## begin RECORDS TO PROCESS
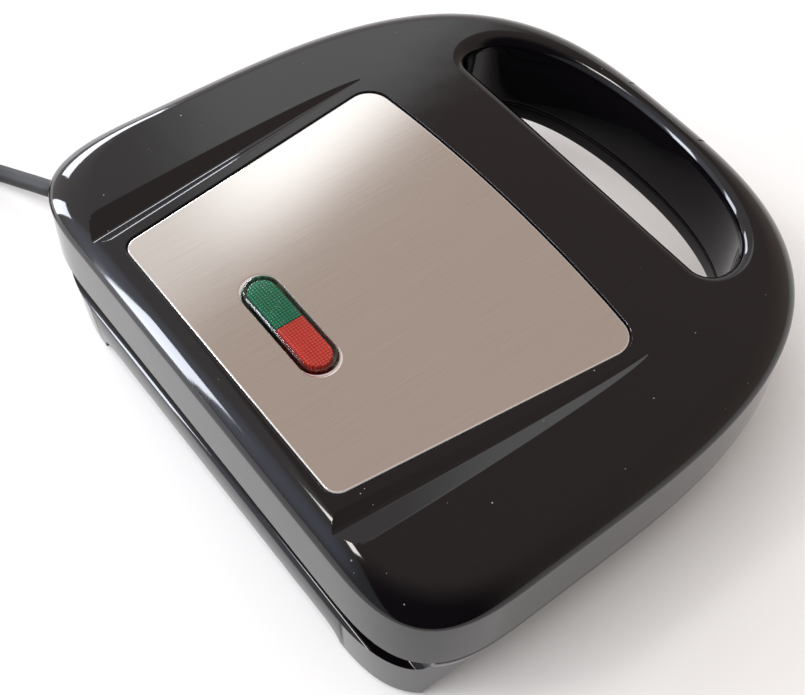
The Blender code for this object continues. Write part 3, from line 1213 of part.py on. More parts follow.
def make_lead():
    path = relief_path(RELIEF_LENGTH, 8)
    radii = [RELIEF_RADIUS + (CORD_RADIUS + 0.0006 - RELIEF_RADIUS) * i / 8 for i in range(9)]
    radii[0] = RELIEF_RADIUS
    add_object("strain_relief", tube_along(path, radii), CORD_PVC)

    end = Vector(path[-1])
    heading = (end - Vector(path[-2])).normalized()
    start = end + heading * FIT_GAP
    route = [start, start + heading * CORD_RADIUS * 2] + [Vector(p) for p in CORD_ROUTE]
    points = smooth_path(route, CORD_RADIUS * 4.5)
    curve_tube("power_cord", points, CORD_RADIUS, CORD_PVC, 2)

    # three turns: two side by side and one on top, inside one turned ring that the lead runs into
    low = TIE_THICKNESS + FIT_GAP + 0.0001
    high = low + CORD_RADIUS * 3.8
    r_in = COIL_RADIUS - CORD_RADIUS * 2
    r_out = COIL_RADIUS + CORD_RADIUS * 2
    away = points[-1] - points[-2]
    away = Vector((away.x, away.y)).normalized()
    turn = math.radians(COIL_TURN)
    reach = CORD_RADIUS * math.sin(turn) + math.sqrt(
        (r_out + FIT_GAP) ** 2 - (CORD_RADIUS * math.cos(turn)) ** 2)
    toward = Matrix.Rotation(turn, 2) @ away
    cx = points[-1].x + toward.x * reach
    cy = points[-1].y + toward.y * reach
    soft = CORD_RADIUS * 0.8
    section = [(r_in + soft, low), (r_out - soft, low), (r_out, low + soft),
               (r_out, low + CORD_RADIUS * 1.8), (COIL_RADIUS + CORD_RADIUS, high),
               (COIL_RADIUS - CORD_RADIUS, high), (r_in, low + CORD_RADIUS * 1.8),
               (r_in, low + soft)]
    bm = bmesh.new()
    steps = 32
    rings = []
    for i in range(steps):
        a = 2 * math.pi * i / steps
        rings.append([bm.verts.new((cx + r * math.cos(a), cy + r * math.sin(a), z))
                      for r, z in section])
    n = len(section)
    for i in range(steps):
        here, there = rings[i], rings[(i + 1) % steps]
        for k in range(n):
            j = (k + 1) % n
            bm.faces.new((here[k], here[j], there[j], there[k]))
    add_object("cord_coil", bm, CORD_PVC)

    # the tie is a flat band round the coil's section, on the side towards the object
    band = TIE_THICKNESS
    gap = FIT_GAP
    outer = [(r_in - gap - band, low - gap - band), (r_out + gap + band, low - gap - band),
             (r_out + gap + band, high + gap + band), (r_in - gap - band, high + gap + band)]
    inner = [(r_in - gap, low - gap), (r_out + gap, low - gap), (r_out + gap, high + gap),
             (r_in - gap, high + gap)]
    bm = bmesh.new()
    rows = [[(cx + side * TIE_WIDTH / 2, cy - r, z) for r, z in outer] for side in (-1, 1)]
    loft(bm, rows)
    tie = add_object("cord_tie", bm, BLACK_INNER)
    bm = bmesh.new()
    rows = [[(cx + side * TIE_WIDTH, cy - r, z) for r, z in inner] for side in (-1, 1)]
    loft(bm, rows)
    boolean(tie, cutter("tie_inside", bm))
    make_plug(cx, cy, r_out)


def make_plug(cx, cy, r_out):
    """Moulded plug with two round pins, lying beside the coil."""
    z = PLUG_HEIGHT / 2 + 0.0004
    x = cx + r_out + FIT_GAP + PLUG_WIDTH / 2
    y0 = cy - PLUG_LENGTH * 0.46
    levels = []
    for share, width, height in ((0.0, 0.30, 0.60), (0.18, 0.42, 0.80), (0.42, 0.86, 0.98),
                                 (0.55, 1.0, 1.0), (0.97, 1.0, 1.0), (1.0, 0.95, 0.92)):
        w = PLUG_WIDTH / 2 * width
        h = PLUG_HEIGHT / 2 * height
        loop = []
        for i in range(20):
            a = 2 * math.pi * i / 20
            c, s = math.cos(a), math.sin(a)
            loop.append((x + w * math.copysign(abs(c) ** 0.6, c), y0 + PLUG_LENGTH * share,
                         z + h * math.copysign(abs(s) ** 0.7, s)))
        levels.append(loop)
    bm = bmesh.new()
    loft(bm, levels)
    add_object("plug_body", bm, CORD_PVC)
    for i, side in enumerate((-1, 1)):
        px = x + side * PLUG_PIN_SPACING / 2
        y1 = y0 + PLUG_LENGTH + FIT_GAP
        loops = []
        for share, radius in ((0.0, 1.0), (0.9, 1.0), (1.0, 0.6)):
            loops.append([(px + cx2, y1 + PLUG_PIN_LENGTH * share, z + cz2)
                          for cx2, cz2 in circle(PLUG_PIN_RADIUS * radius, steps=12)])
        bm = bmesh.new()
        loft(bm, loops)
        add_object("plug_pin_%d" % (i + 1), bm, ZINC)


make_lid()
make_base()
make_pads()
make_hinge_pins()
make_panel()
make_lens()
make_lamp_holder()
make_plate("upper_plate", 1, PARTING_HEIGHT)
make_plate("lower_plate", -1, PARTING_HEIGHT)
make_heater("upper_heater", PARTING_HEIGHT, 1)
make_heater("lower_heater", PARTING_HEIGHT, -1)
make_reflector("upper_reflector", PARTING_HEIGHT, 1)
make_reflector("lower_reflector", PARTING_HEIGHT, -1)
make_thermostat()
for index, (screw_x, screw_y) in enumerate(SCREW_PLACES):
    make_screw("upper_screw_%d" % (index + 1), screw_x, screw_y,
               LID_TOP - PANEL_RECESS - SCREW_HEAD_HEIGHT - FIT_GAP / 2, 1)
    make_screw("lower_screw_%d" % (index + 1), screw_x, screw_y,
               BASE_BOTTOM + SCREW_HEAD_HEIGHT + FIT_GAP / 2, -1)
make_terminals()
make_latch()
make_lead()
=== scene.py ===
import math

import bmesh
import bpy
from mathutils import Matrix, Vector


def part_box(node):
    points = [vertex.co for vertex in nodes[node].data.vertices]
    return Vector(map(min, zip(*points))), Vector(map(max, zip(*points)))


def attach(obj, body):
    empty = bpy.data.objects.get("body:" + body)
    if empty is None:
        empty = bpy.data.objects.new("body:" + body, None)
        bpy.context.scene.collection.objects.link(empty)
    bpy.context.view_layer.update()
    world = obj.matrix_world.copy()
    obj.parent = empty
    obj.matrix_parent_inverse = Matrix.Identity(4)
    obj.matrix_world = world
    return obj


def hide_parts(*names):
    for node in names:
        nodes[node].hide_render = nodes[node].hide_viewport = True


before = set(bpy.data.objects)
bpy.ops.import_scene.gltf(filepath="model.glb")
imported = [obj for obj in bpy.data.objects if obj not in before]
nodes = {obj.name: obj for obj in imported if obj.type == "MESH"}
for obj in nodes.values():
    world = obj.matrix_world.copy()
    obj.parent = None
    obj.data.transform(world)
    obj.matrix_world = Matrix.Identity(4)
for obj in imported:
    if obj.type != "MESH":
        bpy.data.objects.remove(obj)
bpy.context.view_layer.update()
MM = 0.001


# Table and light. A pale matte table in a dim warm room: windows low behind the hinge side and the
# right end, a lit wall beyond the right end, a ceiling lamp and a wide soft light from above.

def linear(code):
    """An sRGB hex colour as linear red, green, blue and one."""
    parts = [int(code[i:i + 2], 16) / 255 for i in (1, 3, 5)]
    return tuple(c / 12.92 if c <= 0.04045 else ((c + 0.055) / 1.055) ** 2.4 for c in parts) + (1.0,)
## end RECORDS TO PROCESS
## begin RECORDS TO PROCESS
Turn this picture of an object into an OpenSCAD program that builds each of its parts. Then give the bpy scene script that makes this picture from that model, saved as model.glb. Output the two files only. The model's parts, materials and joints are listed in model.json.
## end RECORDS TO PROCESS
## begin RECORDS TO PROCESS
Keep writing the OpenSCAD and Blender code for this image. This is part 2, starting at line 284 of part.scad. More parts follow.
## end RECORDS TO PROCESS
» **PROBLEM DESCRIPTION**: Return nothing but the lines running from the line with "for index, (screw_x, screw_y)" through the line with "if empty is", exactly as they appear.

» **ANSWER TO THE TASK**:
for index, (screw_x, screw_y) in enumerate(SCREW_PLACES):
    make_screw("upper_screw_%d" % (index + 1), screw_x, screw_y,
               LID_TOP - PANEL_RECESS - SCREW_HEAD_HEIGHT - FIT_GAP / 2, 1)
    make_screw("lower_screw_%d" % (index + 1), screw_x, screw_y,
               BASE_BOTTOM + SCREW_HEAD_HEIGHT + FIT_GAP / 2, -1)
make_terminals()
make_latch()
make_lead()
=== scene.py ===
import math

import bmesh
import bpy
from mathutils import Matrix, Vector


def part_box(node):
    points = [vertex.co for vertex in nodes[node].data.vertices]
    return Vector(map(min, zip(*points))), Vector(map(max, zip(*points)))


def attach(obj, body):
    empty = bpy.data.objects.get("body:" + body)
    if empty is None:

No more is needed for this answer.